En ese momento, el califa Abu Bakr al-Bagdadi, o algún potencial califa futuro, invariablemente combinaría el creciente caos de gestión política en la región con una campaña yihadista global, un proceso que, como hemos visto en París y otras partes, ya ha comenzado. A pesar de la grieta ideológica y estratégica entre el EI y Al Qaeda, no se puede descartar en absoluto una alianza contra el enemigo común: los regímenes árabes que están en el poder y Occidente. El propio Osama Bin Laden nunca desechó la idea de establecer un califato. Por cierto, su terrorismo era percibido como un preludio del califato.
Al mismo tiempo, Siria e Irán podrían explotar el caos inevitable para expandir su presencia en Irak; y todas los actores en el escenario político, incluida Turquía, se opondrían a un papel central para los kurdos. Estos últimos han demostrado ser combatientes extremadamente fiables y capaces, según lo han demostrado en las batallas para liberar las ciudades de Kobane y Sinjar del control del EI. Pero nadie puede pensar que sean la herramienta de Occidente para someter al corazón sunita en Irak y Siria.

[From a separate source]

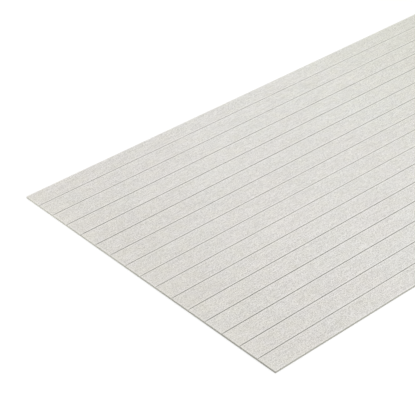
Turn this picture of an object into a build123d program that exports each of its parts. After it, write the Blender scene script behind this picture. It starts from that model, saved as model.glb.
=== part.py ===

Tampoco está claro si Occidente es capaz de compensar a los kurdos con la formación de un Estado absolutamente propio. Las limitaciones geoestratégicas que han impedido la independencia kurda durante siglos son aún más agudas hoy.
Algunas de las consecuencias de una invasión árabe del califato respaldada por Occidente no son menos predecibles por no ser intencionadas. Finalmente terminaría generando una simpatía generalizada por el califato en toda la región, brindándole al EI una victoria de propaganda y una mayor inspiración para los jóvenes musulmanes alienados en Europa y otras partes para combatir a los cruzados y a los traidores musulmanes que se alinearon con ellos.
La única alternativa realista es más - mucho más - de lo mismo. Eso implica un esfuerzo constante y decidido para frenar la expansión del califato con operaciones de comando y fuerzas aéreas, recortar sus fuentes de financiación, profundizar y expandir la cooperación de inteligencia entre aliados creíbles, poner fin a la conspiración de las monarquías ricas en petróleo con grupos terroristas y fomentar reformas democráticas (sin involucrarse en grandes proyectos de construcción de Estado).
El Oriente Medio árabe no es susceptible de cambios rápidos. Requiere un cambio endémico profundo que podría durar la mayor parte de este siglo. Por el momento, transformar el califato en otro Estado fallido en la región parece ser lo mejor que podemos esperar.